BRIEF = Repeat exactly the lines of the entries below from the one with "for name, side" through the one with "points = [vertex.co", both ends included, and nothing else.
** Begin **
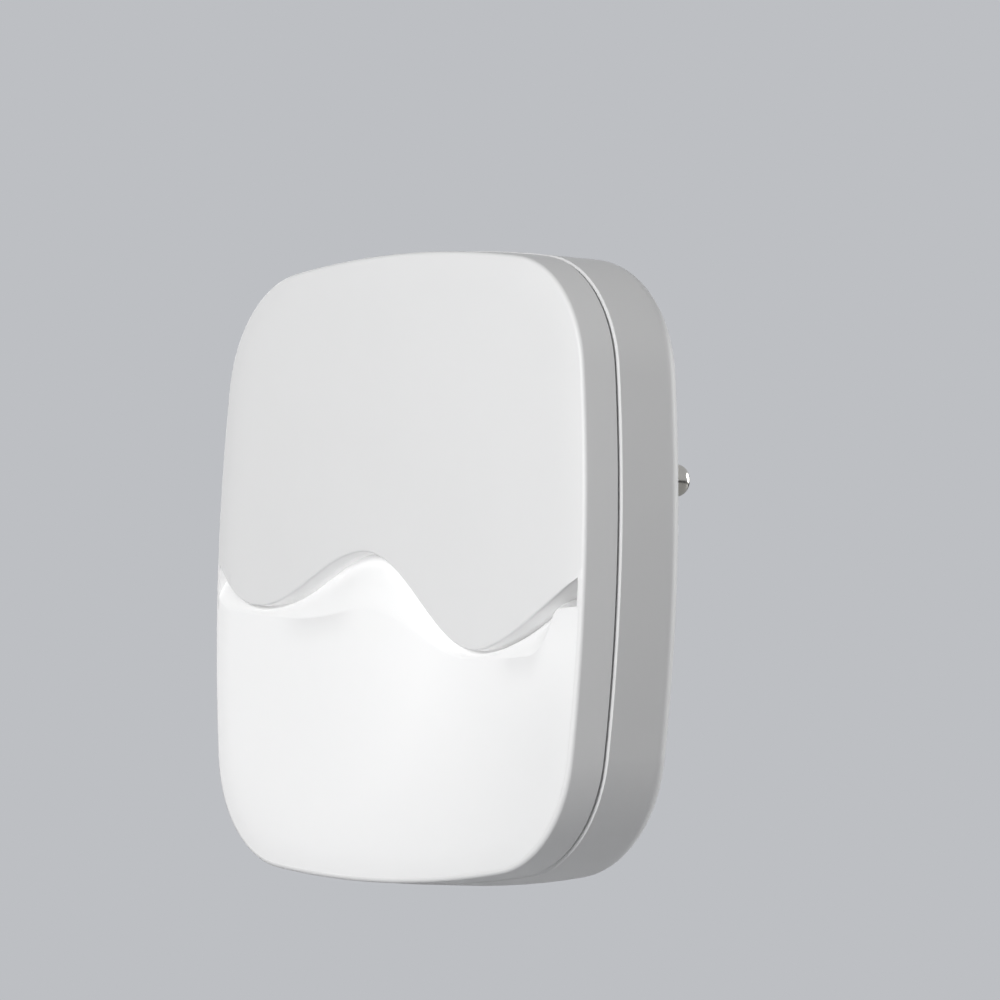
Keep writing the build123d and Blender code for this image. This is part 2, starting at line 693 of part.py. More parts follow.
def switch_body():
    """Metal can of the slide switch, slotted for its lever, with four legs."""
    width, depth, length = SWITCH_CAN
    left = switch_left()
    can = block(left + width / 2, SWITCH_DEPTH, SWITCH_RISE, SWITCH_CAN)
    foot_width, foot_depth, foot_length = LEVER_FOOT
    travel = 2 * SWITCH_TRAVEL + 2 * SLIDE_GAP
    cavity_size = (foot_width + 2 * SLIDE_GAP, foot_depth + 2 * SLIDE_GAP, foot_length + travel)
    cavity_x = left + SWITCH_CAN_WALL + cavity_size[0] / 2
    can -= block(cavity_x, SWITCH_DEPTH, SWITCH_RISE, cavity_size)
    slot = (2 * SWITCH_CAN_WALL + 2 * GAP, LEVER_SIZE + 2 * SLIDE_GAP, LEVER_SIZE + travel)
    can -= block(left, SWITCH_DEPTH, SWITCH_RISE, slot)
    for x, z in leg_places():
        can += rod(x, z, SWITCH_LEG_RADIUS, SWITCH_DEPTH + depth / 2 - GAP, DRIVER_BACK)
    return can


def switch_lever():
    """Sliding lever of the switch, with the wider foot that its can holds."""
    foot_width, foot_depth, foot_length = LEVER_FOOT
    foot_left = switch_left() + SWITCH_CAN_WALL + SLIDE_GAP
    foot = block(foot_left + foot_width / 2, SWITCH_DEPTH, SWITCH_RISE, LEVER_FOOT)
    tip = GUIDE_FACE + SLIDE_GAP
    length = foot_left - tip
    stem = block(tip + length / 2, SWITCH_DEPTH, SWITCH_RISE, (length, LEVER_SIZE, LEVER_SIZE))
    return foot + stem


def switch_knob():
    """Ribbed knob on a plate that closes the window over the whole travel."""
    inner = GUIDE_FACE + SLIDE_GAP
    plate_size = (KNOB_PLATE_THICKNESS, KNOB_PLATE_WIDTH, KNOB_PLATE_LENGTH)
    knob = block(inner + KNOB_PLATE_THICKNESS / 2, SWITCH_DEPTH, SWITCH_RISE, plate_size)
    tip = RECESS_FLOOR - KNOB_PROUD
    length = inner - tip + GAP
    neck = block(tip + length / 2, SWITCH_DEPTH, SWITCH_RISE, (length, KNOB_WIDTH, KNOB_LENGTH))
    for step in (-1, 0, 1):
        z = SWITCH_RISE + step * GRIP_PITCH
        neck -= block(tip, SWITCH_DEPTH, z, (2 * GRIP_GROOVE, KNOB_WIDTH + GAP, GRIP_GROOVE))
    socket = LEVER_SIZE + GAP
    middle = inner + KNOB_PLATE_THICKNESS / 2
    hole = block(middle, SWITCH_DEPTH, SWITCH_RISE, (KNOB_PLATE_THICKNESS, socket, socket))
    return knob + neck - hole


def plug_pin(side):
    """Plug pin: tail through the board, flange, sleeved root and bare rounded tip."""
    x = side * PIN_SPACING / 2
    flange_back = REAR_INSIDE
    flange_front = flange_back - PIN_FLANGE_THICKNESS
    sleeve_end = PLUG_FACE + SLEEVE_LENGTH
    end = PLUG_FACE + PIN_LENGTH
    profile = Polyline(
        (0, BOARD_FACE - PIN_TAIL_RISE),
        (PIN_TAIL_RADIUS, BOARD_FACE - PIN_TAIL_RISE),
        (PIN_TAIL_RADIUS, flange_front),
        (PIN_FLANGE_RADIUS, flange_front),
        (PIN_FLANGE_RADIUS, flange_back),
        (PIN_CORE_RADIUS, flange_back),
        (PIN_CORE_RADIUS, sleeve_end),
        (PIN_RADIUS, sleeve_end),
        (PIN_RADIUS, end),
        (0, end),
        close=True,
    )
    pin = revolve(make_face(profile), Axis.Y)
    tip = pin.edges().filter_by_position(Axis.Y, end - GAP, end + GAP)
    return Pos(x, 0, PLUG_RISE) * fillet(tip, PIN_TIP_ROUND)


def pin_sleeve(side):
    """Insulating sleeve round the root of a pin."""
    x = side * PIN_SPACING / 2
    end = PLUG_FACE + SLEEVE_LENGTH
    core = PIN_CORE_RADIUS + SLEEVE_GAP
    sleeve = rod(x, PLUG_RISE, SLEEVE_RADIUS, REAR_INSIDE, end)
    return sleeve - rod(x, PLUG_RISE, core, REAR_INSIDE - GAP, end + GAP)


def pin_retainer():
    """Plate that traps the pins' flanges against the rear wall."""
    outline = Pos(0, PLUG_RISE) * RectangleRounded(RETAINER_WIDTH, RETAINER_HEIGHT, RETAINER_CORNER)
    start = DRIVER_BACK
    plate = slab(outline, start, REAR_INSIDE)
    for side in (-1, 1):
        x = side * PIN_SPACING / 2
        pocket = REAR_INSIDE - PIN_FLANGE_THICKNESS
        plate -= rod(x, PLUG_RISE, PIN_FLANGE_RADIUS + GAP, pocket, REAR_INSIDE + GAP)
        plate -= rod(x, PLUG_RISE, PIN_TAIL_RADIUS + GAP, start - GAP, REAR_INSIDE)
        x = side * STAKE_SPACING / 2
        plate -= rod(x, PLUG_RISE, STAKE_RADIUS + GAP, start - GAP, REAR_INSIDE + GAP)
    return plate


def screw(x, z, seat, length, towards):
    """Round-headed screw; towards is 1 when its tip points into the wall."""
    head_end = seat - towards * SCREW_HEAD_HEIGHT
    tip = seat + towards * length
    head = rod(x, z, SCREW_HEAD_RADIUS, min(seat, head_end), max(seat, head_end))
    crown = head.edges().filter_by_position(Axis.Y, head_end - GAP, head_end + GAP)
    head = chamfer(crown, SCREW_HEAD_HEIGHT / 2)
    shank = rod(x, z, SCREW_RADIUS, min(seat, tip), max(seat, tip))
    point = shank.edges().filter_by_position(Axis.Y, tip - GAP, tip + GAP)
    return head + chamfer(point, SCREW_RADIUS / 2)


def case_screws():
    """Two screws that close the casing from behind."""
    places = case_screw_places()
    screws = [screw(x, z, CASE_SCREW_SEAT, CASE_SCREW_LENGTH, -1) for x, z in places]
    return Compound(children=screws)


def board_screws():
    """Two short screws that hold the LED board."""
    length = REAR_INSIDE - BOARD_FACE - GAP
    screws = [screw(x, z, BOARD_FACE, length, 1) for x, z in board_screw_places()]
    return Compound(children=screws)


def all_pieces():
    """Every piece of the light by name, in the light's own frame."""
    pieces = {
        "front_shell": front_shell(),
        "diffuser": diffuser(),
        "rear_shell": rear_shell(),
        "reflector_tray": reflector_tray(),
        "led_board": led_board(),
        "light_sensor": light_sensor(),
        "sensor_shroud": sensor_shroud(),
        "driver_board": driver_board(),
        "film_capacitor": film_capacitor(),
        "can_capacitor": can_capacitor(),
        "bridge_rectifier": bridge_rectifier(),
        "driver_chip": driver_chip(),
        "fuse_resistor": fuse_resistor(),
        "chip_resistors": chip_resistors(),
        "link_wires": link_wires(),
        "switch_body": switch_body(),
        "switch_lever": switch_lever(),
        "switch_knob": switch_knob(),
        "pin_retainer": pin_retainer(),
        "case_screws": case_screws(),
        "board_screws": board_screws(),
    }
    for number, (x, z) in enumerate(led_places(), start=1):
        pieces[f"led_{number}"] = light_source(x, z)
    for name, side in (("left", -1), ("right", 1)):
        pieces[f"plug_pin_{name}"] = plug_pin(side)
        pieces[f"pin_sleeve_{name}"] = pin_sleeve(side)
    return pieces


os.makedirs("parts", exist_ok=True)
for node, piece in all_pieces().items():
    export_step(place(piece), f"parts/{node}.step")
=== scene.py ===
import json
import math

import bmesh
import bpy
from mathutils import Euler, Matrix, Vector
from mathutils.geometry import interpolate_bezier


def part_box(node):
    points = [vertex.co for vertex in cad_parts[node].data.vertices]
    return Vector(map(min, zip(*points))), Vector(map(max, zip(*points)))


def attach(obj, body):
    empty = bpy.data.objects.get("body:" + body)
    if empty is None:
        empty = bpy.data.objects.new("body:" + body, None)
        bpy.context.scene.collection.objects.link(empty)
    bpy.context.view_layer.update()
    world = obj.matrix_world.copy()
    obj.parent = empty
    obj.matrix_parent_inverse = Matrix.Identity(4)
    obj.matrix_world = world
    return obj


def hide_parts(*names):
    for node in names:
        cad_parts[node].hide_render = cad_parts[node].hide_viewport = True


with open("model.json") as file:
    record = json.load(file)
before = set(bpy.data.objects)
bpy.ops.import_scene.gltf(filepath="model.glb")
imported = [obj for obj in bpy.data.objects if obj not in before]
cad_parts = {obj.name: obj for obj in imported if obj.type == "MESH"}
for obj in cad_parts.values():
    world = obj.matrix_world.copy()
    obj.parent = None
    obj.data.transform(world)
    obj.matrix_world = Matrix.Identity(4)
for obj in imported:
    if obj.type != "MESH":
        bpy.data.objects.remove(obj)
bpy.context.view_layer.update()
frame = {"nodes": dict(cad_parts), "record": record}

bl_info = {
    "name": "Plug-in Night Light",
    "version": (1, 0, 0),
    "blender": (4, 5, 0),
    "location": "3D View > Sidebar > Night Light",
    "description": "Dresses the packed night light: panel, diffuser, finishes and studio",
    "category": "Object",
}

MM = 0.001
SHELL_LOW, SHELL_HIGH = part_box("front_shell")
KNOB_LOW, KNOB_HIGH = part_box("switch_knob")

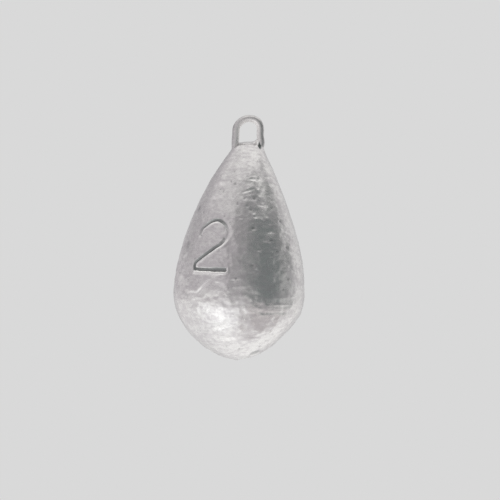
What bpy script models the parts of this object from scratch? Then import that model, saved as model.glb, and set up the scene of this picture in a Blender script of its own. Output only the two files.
** End **
EXERCISE OUTPUT =
    for name, side in (("left", -1), ("right", 1)):
        pieces[f"plug_pin_{name}"] = plug_pin(side)
        pieces[f"pin_sleeve_{name}"] = pin_sleeve(side)
    return pieces


os.makedirs("parts", exist_ok=True)
for node, piece in all_pieces().items():
    export_step(place(piece), f"parts/{node}.step")
=== scene.py ===
import json
import math

import bmesh
import bpy
from mathutils import Euler, Matrix, Vector
from mathutils.geometry import interpolate_bezier


def part_box(node):
    points = [vertex.co for vertex in cad_parts[node].data.vertices]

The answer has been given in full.